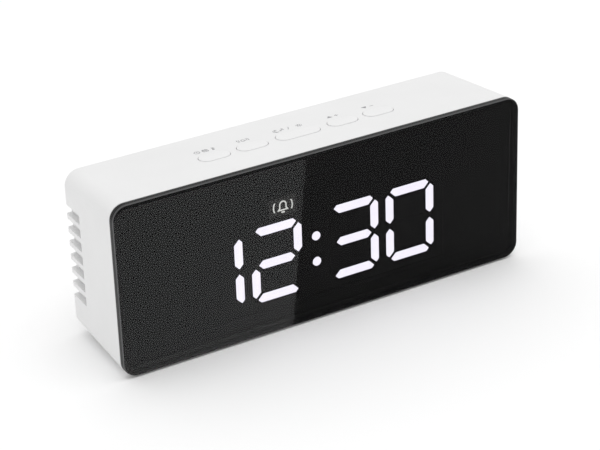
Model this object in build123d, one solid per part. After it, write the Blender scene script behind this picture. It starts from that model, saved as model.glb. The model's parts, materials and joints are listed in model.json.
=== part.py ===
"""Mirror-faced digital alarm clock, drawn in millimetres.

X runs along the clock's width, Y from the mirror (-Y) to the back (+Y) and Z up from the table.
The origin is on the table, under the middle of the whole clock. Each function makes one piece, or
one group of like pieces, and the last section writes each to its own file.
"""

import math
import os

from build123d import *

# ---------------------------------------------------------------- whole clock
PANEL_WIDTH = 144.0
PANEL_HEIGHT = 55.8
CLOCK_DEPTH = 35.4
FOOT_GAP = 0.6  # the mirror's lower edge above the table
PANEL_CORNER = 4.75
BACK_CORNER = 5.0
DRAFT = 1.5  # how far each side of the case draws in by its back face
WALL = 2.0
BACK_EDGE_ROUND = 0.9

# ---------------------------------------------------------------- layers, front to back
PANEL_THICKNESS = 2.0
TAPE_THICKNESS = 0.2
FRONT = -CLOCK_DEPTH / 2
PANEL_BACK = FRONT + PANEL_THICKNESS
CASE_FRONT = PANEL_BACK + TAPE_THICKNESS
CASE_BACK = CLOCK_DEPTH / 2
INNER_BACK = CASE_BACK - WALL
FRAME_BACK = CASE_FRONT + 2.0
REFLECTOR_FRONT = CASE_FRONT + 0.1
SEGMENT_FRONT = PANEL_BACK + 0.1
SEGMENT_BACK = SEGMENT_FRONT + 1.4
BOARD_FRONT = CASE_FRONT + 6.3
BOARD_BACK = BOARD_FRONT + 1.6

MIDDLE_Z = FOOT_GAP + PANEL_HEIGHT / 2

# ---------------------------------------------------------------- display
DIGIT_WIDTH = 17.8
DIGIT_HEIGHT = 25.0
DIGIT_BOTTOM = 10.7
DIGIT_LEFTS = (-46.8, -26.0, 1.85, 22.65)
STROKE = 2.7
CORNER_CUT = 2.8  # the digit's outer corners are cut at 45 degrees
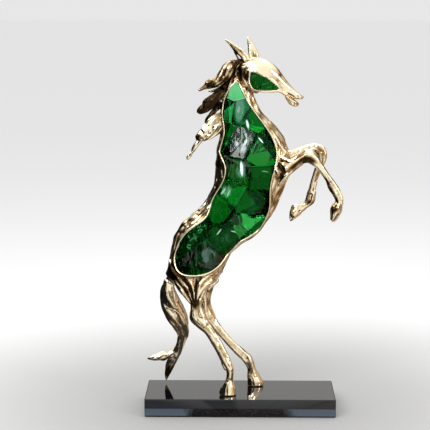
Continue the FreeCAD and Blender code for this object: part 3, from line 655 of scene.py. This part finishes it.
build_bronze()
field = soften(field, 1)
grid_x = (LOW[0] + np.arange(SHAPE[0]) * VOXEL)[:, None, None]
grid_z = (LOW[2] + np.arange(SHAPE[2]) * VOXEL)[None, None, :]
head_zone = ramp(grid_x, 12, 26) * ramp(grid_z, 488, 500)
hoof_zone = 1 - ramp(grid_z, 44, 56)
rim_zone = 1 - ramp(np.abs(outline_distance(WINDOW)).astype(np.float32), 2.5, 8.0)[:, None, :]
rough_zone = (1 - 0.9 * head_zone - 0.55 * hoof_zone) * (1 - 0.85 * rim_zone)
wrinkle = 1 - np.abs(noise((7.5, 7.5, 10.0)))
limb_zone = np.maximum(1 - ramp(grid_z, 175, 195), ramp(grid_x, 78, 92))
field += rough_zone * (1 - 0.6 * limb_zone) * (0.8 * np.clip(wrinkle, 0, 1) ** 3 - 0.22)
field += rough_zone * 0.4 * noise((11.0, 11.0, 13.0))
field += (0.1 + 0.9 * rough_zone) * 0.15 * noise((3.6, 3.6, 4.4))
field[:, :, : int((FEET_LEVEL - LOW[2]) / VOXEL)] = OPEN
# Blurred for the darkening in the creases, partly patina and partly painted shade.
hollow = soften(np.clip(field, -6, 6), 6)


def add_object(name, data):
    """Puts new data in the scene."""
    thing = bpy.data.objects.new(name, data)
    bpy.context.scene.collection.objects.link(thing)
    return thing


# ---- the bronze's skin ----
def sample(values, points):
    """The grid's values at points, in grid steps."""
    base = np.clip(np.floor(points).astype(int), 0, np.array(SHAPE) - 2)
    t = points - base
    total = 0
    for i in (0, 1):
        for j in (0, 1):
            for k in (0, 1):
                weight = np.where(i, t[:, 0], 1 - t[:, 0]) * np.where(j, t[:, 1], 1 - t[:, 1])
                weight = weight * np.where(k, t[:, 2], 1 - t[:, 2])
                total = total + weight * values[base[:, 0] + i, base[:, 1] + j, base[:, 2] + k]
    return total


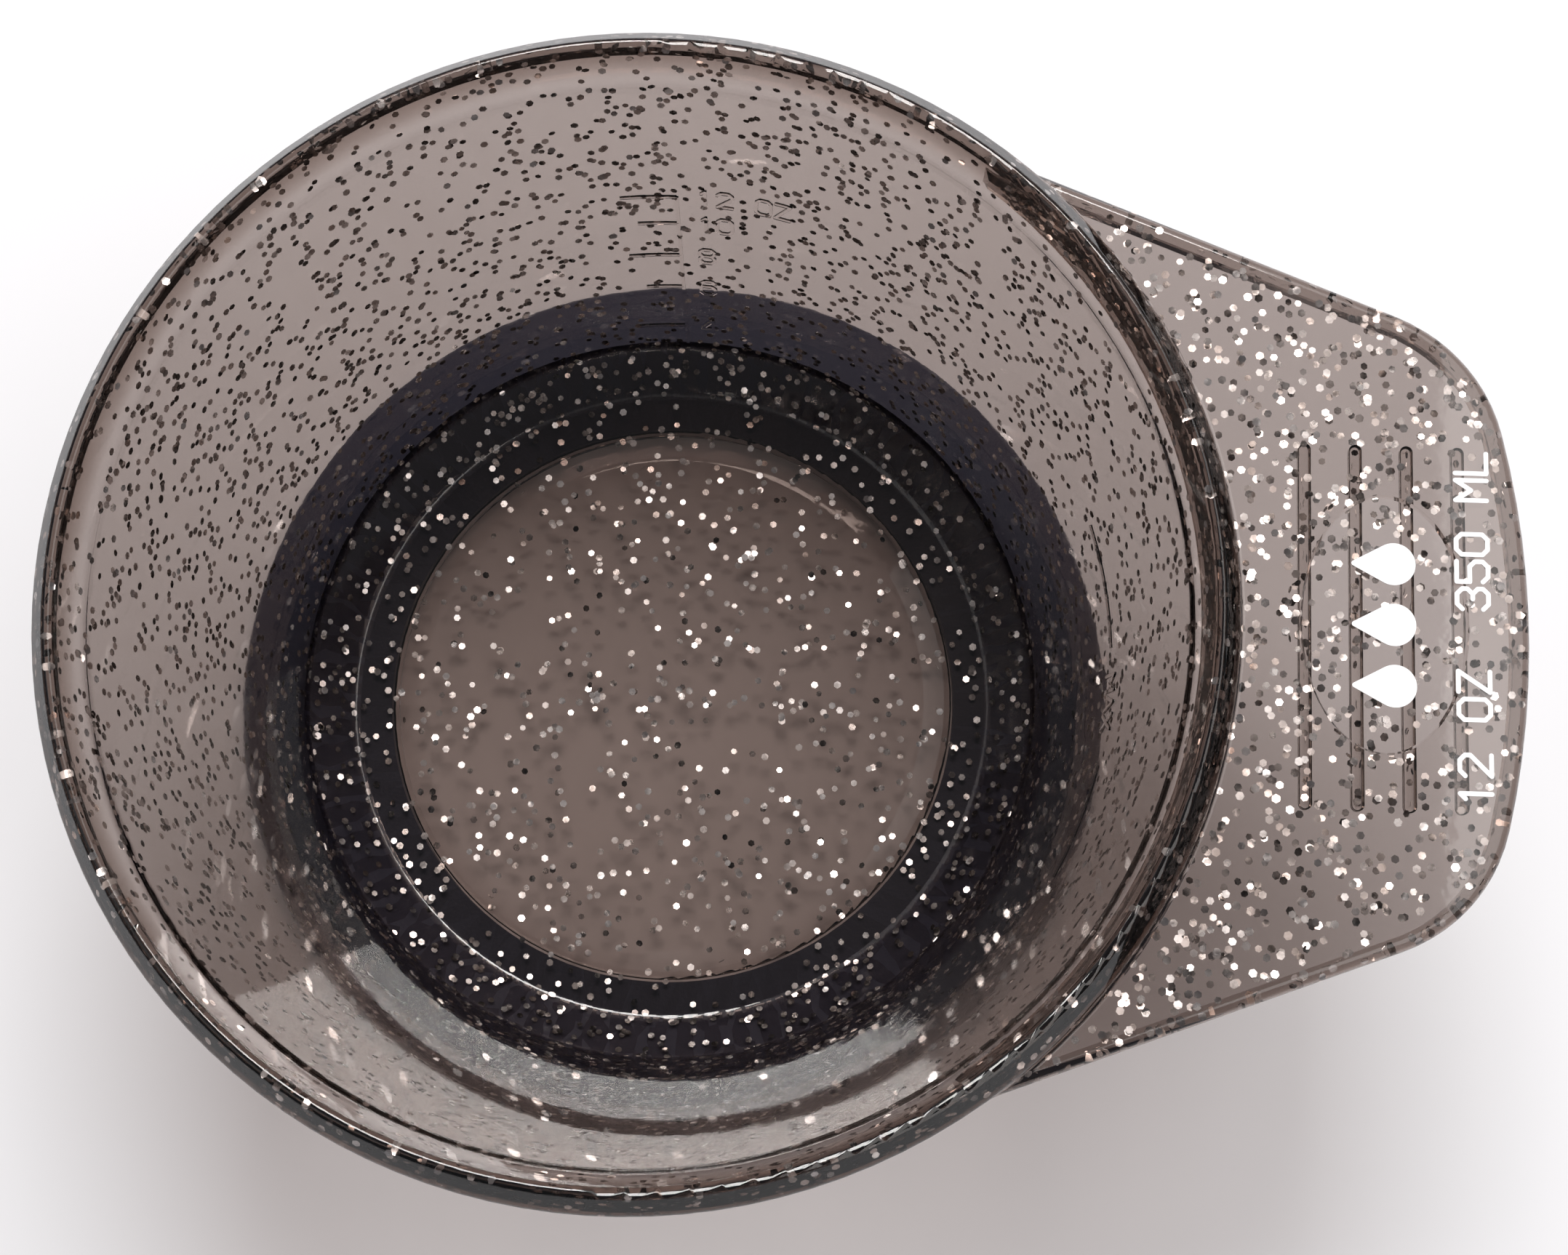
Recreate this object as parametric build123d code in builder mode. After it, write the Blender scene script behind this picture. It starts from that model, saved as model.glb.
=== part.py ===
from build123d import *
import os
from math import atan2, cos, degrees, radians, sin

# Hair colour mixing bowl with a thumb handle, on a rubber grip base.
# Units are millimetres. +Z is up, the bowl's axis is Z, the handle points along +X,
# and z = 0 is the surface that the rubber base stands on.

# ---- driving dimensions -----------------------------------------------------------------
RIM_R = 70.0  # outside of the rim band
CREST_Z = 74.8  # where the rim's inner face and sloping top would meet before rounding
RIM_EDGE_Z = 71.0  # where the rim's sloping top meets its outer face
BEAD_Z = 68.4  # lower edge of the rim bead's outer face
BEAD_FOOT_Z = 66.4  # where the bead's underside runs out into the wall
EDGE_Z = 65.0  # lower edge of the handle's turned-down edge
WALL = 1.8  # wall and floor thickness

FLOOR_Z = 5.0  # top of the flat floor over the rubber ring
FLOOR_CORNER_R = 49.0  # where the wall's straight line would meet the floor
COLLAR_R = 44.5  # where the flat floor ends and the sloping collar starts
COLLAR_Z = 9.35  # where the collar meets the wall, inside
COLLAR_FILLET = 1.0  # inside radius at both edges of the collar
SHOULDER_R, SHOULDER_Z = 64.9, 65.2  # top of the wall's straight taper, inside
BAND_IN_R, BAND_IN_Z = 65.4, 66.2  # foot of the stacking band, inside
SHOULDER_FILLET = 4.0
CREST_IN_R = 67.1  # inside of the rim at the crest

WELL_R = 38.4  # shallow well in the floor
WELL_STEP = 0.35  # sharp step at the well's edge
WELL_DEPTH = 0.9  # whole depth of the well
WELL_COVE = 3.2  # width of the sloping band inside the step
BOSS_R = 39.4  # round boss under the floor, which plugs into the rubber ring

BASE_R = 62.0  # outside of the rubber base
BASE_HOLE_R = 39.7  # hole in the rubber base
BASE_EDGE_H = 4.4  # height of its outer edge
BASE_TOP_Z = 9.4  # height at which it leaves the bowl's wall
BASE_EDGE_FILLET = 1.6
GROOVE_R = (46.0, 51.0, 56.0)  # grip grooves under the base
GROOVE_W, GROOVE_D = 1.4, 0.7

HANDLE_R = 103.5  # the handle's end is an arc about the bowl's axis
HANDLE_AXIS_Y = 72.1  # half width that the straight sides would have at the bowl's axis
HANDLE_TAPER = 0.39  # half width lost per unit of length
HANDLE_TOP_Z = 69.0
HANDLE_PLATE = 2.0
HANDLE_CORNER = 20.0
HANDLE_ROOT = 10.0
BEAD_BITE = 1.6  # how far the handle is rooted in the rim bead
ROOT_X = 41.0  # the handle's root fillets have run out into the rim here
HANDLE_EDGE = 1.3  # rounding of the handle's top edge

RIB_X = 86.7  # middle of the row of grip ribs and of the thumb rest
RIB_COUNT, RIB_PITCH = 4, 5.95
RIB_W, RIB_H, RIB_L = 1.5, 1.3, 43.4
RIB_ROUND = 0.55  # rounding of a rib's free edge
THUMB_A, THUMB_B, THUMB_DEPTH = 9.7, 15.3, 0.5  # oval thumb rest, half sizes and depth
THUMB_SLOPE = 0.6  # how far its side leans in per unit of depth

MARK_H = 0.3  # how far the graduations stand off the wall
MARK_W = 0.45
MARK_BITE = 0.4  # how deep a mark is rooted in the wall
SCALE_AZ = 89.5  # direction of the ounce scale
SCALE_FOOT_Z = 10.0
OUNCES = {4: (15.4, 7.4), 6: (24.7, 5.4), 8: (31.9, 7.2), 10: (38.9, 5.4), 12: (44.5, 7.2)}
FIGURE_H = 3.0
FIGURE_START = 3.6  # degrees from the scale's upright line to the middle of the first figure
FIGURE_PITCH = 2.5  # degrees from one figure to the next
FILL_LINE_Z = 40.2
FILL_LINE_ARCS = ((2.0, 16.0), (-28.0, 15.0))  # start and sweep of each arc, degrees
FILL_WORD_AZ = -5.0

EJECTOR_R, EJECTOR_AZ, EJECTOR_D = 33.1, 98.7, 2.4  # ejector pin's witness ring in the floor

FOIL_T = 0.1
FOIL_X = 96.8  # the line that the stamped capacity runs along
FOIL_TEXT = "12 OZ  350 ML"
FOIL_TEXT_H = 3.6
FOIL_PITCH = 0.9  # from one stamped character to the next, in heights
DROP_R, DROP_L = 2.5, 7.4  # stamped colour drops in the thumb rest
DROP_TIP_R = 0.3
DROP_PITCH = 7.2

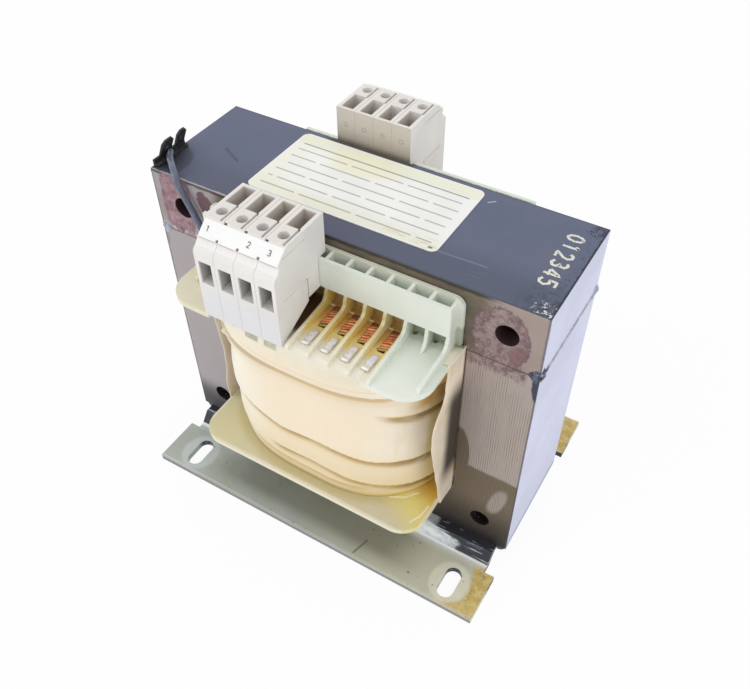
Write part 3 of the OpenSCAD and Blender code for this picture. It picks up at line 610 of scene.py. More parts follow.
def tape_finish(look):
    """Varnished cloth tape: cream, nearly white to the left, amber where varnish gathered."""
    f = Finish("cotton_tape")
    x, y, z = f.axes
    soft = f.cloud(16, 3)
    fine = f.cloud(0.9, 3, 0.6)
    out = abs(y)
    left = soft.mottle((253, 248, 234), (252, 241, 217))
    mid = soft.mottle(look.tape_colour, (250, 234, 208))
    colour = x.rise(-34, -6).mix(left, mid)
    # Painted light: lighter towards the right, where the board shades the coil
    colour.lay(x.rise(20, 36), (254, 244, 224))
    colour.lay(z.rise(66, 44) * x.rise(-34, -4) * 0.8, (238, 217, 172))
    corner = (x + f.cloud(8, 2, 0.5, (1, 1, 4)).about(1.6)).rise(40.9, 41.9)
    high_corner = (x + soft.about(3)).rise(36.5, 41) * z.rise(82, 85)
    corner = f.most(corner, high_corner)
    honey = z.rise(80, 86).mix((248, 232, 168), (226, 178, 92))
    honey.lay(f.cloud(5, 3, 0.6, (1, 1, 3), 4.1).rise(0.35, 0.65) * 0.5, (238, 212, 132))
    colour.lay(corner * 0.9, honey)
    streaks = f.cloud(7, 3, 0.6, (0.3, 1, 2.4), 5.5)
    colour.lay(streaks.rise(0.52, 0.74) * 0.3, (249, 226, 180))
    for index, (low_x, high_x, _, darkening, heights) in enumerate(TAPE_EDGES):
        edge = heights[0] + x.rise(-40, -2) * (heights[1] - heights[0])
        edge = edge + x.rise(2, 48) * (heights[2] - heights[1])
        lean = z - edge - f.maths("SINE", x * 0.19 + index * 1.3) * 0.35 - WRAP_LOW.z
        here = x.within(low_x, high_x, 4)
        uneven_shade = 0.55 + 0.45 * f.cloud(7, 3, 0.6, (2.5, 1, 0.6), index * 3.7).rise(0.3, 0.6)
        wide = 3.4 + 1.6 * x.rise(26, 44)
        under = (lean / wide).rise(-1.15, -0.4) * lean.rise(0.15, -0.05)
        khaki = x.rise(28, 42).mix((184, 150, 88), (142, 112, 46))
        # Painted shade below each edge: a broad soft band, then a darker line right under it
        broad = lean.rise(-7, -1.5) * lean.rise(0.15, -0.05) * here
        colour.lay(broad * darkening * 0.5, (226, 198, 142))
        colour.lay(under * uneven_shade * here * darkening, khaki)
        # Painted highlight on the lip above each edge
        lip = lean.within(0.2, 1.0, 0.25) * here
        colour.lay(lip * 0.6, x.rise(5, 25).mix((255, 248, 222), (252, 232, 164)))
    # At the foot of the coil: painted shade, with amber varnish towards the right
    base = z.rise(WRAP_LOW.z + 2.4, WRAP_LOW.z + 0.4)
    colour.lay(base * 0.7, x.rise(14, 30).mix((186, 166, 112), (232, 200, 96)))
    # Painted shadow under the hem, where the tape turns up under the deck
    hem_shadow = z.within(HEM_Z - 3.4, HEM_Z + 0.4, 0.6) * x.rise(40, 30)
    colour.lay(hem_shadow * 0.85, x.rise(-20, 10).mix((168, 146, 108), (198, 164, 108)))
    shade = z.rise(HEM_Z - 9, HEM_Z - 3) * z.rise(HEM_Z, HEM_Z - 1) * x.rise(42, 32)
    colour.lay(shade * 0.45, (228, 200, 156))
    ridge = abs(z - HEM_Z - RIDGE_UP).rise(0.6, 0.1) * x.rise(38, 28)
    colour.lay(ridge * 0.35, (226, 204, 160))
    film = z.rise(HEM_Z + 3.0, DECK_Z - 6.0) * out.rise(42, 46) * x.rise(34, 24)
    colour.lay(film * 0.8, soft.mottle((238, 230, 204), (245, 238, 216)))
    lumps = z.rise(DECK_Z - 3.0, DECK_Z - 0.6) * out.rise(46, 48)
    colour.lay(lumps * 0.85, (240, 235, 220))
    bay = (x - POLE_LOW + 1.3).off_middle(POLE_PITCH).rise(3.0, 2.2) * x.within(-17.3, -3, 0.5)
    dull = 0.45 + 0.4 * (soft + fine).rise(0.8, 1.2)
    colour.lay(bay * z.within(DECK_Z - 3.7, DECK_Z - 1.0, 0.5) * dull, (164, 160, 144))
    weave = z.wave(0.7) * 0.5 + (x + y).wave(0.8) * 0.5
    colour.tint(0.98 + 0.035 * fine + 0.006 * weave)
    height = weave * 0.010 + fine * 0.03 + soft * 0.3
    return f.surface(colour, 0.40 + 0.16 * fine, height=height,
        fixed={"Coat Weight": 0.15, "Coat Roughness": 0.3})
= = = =
> **WHAT TO PRODUCE**
Of the entries listed above, reproduce only the lines starting at the line containing "Recreate this object" and ending at the line containing "# and z = 0". Include both, exactly as they stand.

> **WRITTEN SOLUTION**
Recreate this object as parametric build123d code in builder mode. After it, write the Blender scene script behind this picture. It starts from that model, saved as model.glb.
=== part.py ===
from build123d import *
import os
from math import atan2, cos, degrees, radians, sin

# Hair colour mixing bowl with a thumb handle, on a rubber grip base.
# Units are millimetres. +Z is up, the bowl's axis is Z, the handle points along +X,
# and z = 0 is the surface that the rubber base stands on.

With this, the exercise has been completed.